Some called for paid advertising campaigns to remind urbanites where their food comes from and what farmers do for the environment. Others proposed lobbying Puget Sound newspapers to send editorial writers to Eastern Washington for farm tours.
And still others are trying to push Washington Gov. Gary Locke to champion state water rights against the federal government.
Whatever the method, said Oregon State Sen. David Nelson, R-Pendleton, the message needs to be clear. "You have to capture the hearts and soul of the people that what you are doing is the right thing. You have to get that message out."
They started Tuesday by highlighting how irrigators have created benefits for salmon - and how they might do more in the future if federal agencies are willing to ease up on penalties and give farmers leeway to try new programs without fear.
Even runoff from farmlands could be a boon for fish if it's managed properly, said David Smith, graduate student at the University of Idaho's Aquaculture Institute.
"Irrigated return flows have often been viewed as an environmental liability" because of pollutants and high temperatures, he said. But if they are clean and cold, runoff streams could provide new chinook spawning grounds. "You have habitat where none existed before."

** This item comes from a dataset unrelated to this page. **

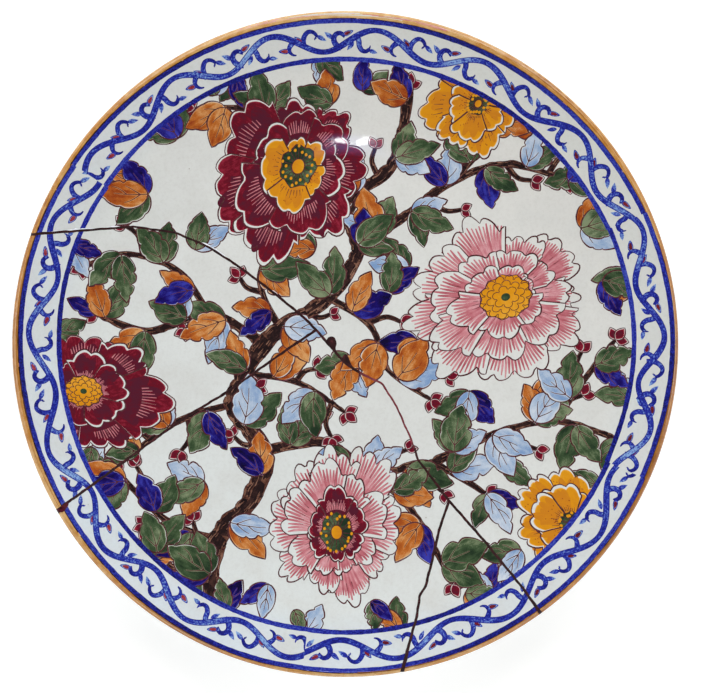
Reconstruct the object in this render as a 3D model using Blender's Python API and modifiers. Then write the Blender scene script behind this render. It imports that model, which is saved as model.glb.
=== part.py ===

The conference was a step toward galvanizing farmers to united political action. It included Democrats and Republicans from Washington and Oregon promising to fight for state water rights in the coming legislative season.
"The federal government needs to butt out - this is our state," said Washington Sen. Marilyn Rasmussen, D-Eatonville, chairwoman of the Senate Agriculture and Rural Economic Development Committee. "By God, we have run this state to be one the leading states in the nation agriculturally."
To hear farmers talk about it, that economic base is fracturing as the National Marine Fisheries Service writes the water management plan that will shape the region for the next several years.
The flash point is the four Snake River dams above Pasco, which agencies may propose removing to improve fish habitat.
U.S. Sens. Slade Gorton, R-Wash., and Gordon Smith, R-Ore., assured the more than 100 farm leaders that Snake dams won't be removed. "To take them out, you have got to take us out first," said Smith, vice chairman of the subcommittee on power and water.
"I have my hands on the purse strings," assured Gorton, chairman of the Interior appropriations budget subcommittee. He noted that his fellow senators have not been tugging at him to provide dam breaching money despite a string of advertisements in The New York Times that proposed the move.
"We are winning," he said, "but we have not won."
Smith, who once told a Portland crowd he'd chain himself to a dam to prevent its destruction, said he and Gorton sometimes feel like "lonely voices" defending rural America.
"I can't tell you how sick I am of people in New York, Los Angeles and Chicago - some of the dirtiest places on Earth - telling us how to have a good environment in Oregon," he said.
Last week, NMFS released a paper outlining salmon recovery options. To the relief of irrigators, it broadened the issue beyond breaching the Snake River dams.
But other options also will take a toll. If the dams stay, NMFS is almost sure to require habitat reforms on private land near rivers and perhaps try to take water from irrigators to flush fish to the ocean.
Still to be determined is how much state water rights Washington, Oregon and Idaho will allow NMFS to take. Forget the dams, said Darryll Olsen, Kennewick water analyst and conference organizer, "The issue is water."
He added, "What NMFS is proposing is a policy that abrogates state water rights. There is really no other way to say it."
The Columbia-Snake Irrigators Association is trying to get more attention for its water management proposal, which would free up water NMFS is trying to reserve in the rivers and use it for environmental and economic development.
Irrigators also want to see more storage in water-short basins such as the Yakima Valley. Chandler, co-chairman of the House Agriculture and Ecology Committee, said he's expecting a bill during the next legislative session that proposes building a small reservoir near Yakima that could provide benefits for fish and farmers.
That's not the only new reservoir irrigators want built - but they face a tough challenge to convince the public that new reservoirs can be good for the environment. "Off-stream storage is something we have to start fighting for," Chandler said.